Aliens, linguistics and geopolitical war: Arrival is not your standard sci-fi flick.
Please, don’t watch the trailer!
“Linguistics, seriously?”
Let’s get this out the way early: a sci-fi about grammar, syntax and communication sounds hard to get right and, let’s be honest, pretty boring.
But somehow, Denis Villenevue manages to make an exploration of language emotional and haunting—by interrogating how and why we communicate (between ourselves and other species), he taps into the idea that we don’t all experience the same reality.
To say any more would breach into spoiler territory: Arrival is a film best seen without any expectations. At just under 2 hours, it’s measured and thoughtful, spending enough time on the fundamentals without overstaying its welcome.
Importantly, these linguistic fundamentals are based on real scientific practices that help lend a more realistic nature to proceedings. Jessica Coon, a linguistics professor who consulted on the movie said, "What the film gets exactly right is both the interactive nature but also that you really have to start small.”

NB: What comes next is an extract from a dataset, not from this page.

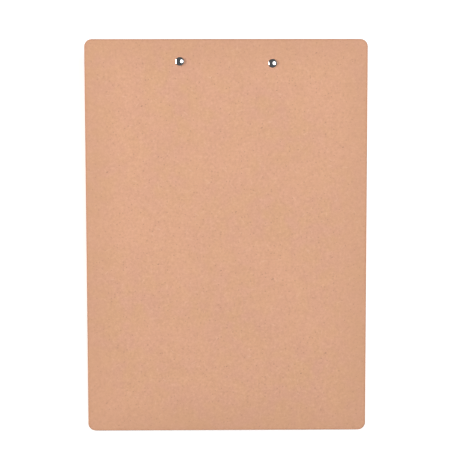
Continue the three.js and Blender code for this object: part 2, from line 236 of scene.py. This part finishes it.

The inclusion of linguistics isn’t just a trivial attempt to be clever; as the film progresses, language becomes the emotional core of the film, uniting humanity and the alien species. Arrival is smart, but it feels earned.
Mesmerising circles reminiscent of splattered ink form the written language of the Heptapods—points of reference are digitally analysed by Louise to create a set of English translations. It’s an incredibly elegant way of conveying the beauty of language while emphasising the scale of the task at hand.

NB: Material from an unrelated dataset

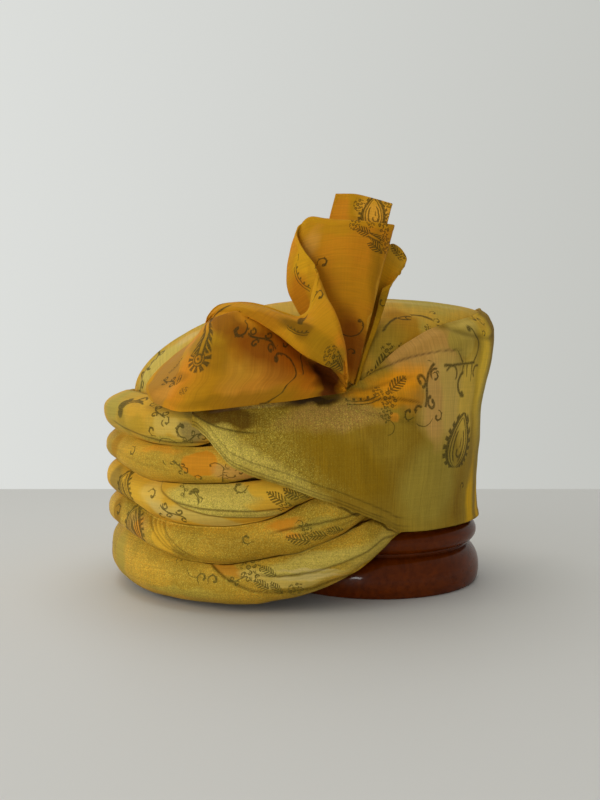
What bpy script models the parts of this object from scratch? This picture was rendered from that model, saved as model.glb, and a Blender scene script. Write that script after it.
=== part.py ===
"""Tied turban (pagri) resting on a plain turned wooden stand.

Frame: origin at the centre of the stand's flat foot, +X to the plain wrapped
end, -X to the rolled end, -Y to the side that carries the pleated fan, +Z up.
Every table is in millimetres and degrees; MM turns it into metres.

An azimuth runs round the oval plan: 180 is the rolled end (-X), -90 the side
with the fan (-Y), 0 the wrapped end (+X).  An offset d is measured along the
plan outline's normal, 0 at the fattest part of the rolls, negative inwards.
"""
import math

import bpy
import numpy as np

for old in list(bpy.data.objects):
    bpy.data.objects.remove(old, do_unlink=True)

MM = 0.001

# ------------------------------------------------------------- main dimensions
PLAN_CENTRE_X = -85.0      # where the oval plan is widest
PLAN_LEFT = 120.0          # half length towards the rolled end
PLAN_RIGHT = 174.0         # half length towards the wrapped end
PLAN_HALF_WIDTH = 118.0

STAND_HEIGHT = 45.0
STAND_RADIUS = 81.0        # lower moulding
STAND_UPPER_RADIUS = 79.0  # upper moulding
STAND_GROOVE_RADIUS = 75.5
STAND_GROOVE_HEIGHT = 28.0
STAND_BELLY = 10.0         # height at which the lower moulding is widest

CAP_WALL = 4.5             # wound layers of the inner cap
CAP_TOP = 210.0
CAP_APEX_X = -25.0
WRAP_WALL = 2.2
ROLL_FACE = -0.4           # the rolls' outermost offset
CLOTH_GAP = 1.2            # left between neighbouring layers
ROLL_GAP = 0.6             # left between neighbouring rolls
RIM_TUCK = 9.0             # how far the wrapped end draws in at its lower rim
RIM_HEIGHT = 47.0
TUCK_HEIGHT = 62.0         # over which it flares out again
WAIST = 9.5                # how far the wrapped end draws in at half height
FAN_CLOTH = 1.3            # one folded layer of the fan

# seams between the rolls: heights by azimuth, the same on both long sides.
# seam0 is the upper edge of roll 1, seam5 the underside of roll 5
SEAMS = (
    # azimuth seam0  seam1  seam2  seam3  seam4  seam5
    (180, 141.0, 112.0, 90.0, 66.0, 43.0, 5.0),
    (157, 141.0, 112.0, 90.0, 67.0, 44.0, 4.0),
    (140, 139.0, 109.5, 85.0, 63.5, 41.0, 3.5),
    (125, 136.0, 106.5, 81.5, 57.0, 35.0, 4.0),
    (110, 134.0, 106.0, 82.0, 55.0, 31.5, 4.3),
    (100, 133.5, 108.0, 83.0, 55.5, 31.0, 4.5),
    (90, 134.0, 110.0, 85.0, 58.0, 34.0, 5.4),
    (84, 135.0, 112.0, 87.0, 63.0, 37.0, 8.2),
    (80, 136.0, 114.0, 88.0, 69.0, 38.5, 10.0),
    (76, 137.0, 115.0, 89.0, 74.0, 43.0, 13.0),
    (70, 138.0, 116.0, 92.0, 78.0, 49.0, 19.0),
    (64, 139.0, 118.0, 95.0, 80.0, 57.0, 27.0),
    (58, 140.0, 120.0, 98.0, 82.0, 60.0, 36.0),
    (52, 140.0, 120.0, 98.0, 82.0, 60.0, 45.0),
)

# each roll: where its ends tuck under the wrap, and how deep its upper and
# lower shoulders fall back from the fattest line
ROLLS = (
    # name  front_end back_end upper_fall lower_fall
    ("roll_1", -99, 99, 17.0, 8.0),
    ("roll_2", -85, 86, 7.0, 8.0),
    ("roll_3", -73, 75, 7.0, 8.0),
    ("roll_4", -61, 63, 7.0, 8.0),
    ("roll_5", -53, 55, 7.0, 12.0),
)
ROLL_SECTION = 7           # points round a roll's outer face
ROLL_STEP = 6              # degrees between sections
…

Most importantly to Patrice Vermette, designer of the Heptapod language, these glyphs are completely detached from our languages. The problem, she added, was that these languages are all “part of our history. We can always relate to it. We wanted something totally different."
Linguistics and the nature of language binds Arrival together, propelling the narrative and its characters in a way that subverts traditional expectations of what sci-fi should be.

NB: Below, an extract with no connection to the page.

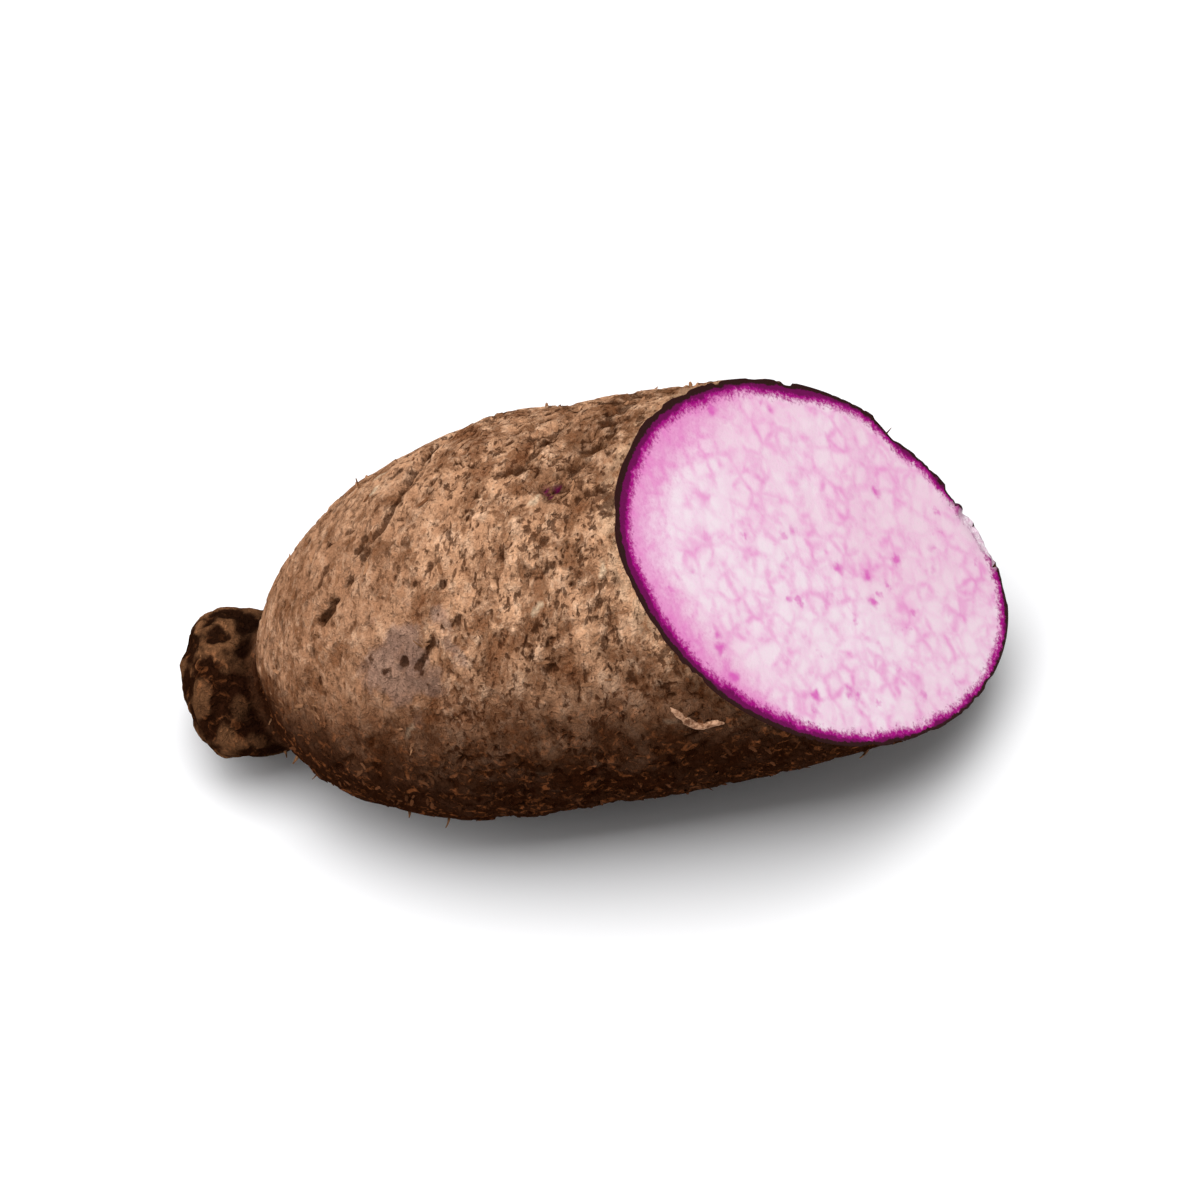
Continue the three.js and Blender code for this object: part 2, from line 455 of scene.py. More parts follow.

A final note on music and sound
I would be doing Arrival a disservice if I didn’t briefly mention its magnificent use of sound. The film incorporates an incredible score from the late Jóhann Jóhannsson that treads a delicate line between sound design and song.
It’s one of my favourite scores ever composed and contributes so much to the fabric of the film—voicing the Heptapods where speech is impossible and illustrating a sense of incredible unease, rising and falling with the emotional cadence Villenevue demands. Spliced whale songs and cat purrs are contrasted with choral wailing to create the aliens’ unique sound. That sounds dreadful, but it actually turns out to be weirdly beautiful on screen.
Max Richter’s “On The Nature of Daylight” haunts the opening scenes and provides a backdrop to the most heartfelt aspect of Arrival’s story, Louise’s relationship with her daughter. It’s a piece that is now ubiquitous across Hollywood—in fact, I guarantee you’ll have heard it before—but here it feels like it has been written for the film. It might just be the saddest piece of orchestral music ever recorded.
Although the use of sound is impressive throughout the film, moments that lack a score are often more powerful. “In Arrival, the use of space and silence is extremely important,” Jóhannsson said. “When music is needed, it’s really there and it serves a purpose.” This purpose sets Denis Villenevue’s film apart from many modern blockbusters by training the audience to recognise the importance of sound when it appears, along with the atmospheric impact of silence.
Music shapes our understanding of humans and Heptapods in Arrival and provides an emotional backdrop that we, the audience, can relate to even when the alien language seems so far removed from our own.
While Villenevue’s film is, of course, about aliens (without them we wouldn’t have a film!) it is also, fundamentally, about loss, language and relationships—using its sci-fi premise to explore deeper themes through language and sound.
Simply put, Arrival is a work of art—a stunning experience from start to finish that crescendos to a conclusion so profound and affecting, by the end you realise that you’ve been watching an entirely different film. It’s an intelligent sci-fi, possibly the smartest in years. And it’s definitely the most underrated.